Di sisi lain, dia butuh mengunjungi dan mengawasi cabang-cabang perusahaan di sejumlah kota dalam waktu singkat. Setelah putar otak, dia memutuskan harus punya pesawat sendiri.
Pada Maret 1934, Khouw Ke Hien menghubungi Achmad bin Talim, teknisi pesawat dari Luchtvaart Afdelling, unit Militaire Luchtvaart Dients. Dia pesan pesawat. Kriterianya lumayan berat.
Pesawat itu harus mampu terbang dengan jarak jauh berikut kargo seberat 130 kilogram plus dua penumpang. Ia juga mesti bermesin ganda sehingga bisa tetap terbang bila satu mesin mati.
Talim mendiskusikan pesanan tersebut dengan kawan-kawannya. Termasuk dengan Laurents Walraven, desainer teknik di Militaire Luchtvaart-Koninklijke Nederlandsch Indische Leger, yang juga punya design workshop sendiri.
Keputusannya: mereka terima pesanan itu. Walraven dan Kapten MP Pattist membuat cetak-biru dan desainnya, sementara Talim dan kawan-kawan lainnya yang mengerjakannya.
Walraven mendesain pesawat itu dengan performa apik, yang dia namakan Walraven-2. Dua mesin Pobjoy (ada yang menulis Pobyo) Niagara 7 silinder berkekuatan masing-masing 90 tenaga kuda terpasang di kedua sayap.
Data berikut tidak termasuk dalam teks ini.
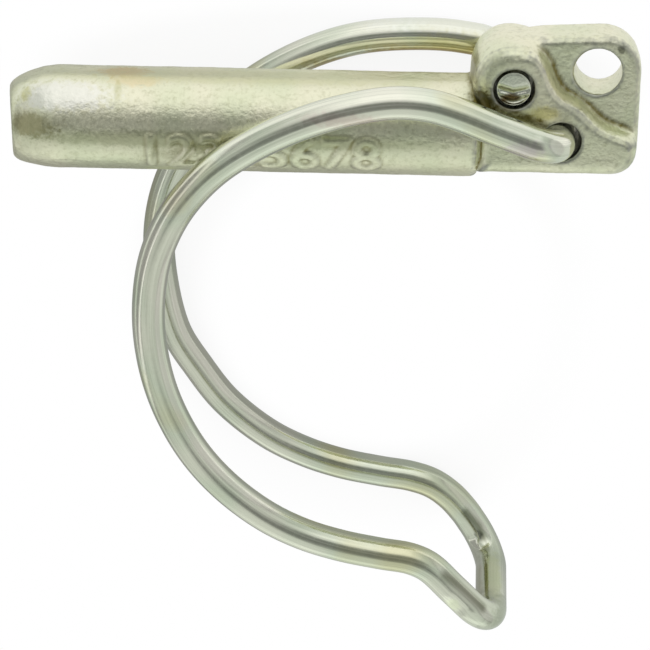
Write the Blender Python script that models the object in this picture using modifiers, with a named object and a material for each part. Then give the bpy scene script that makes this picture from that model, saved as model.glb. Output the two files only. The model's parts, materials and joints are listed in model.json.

Menurut artikel "Built in the Dutch East Indies" dalam majalah Flight, 28 Februari 1935, dengan mesin itu pesawat didesain untuk penerbangan jarak jauh berkisar 1.100 mil di udara.
Aerodinamika mendapat perhatian penting. Walraven-2 berbeda dari kebanyakan pesawat kala itu yang desainnya belum compact atau ringkas, dan rendah nilai estetis.
Selain badan yang ramping, Walraven-2 bersayap tunggal dan rendah – kala itu umumnya pesawat yang ada bersayap ganda dan letak sayapnya tinggi; mesinnya kebanyakan tunggal. Walraven-2 juga dilengkapi cowl (penutup) mesin dan roda dengan bentuk aerodinamis.
Sepuluh bulan kemudian, pada awal Januari 1935, Letnan Terluin melakukan penerbangan perdana pesawat Walraven-2 pesanan Khouw tersebut. Evaluasinya: menunjukkan kinerja baik, tanpa satu kesulitan apapun.
Sekitar dua minggu kemudian, 28 Januari 1935, pesawat menerima registrasi penerbangan PK-KKH, yang diambil dari singkatan nama Khouw Khe Hien.
Pesawat Walraven-2 yang berikutnya disebut "W-2" tergolong model paling modern di zamannya pada saat itu. Entah kenapa, Khouw memilih terbang dulu ke daratan Eropa. Padahal Eropa jaraknya lebih jauh dari daratan Tiongkok, dan justru lebih dekat dari Hindia Belanda (Indonesia, tatkala itu).
Walraven-2 pun, menurut almarhum Achmad bin Talim, belum pernah diuji coba terbang jarak jauh di Pulau Jawa.
"Tahu-tahu ia berangkat dari Bandung lewat Batavia ke Eropa," kenang Achmad, tahun 1981.
Sejarah tidak mencatat lagi bagaimana nasib pesawat Walraven-2 PK-KKH. Achmad bin Talim pun tidak ingat lagi. Meski ia masih sempat melihat si pesawat di salah satu hanggar Andir (sekarang Bandara Hussein Sastranegara), Bandung, sebelum ditinggalkan pemiliknya untuk selamanya.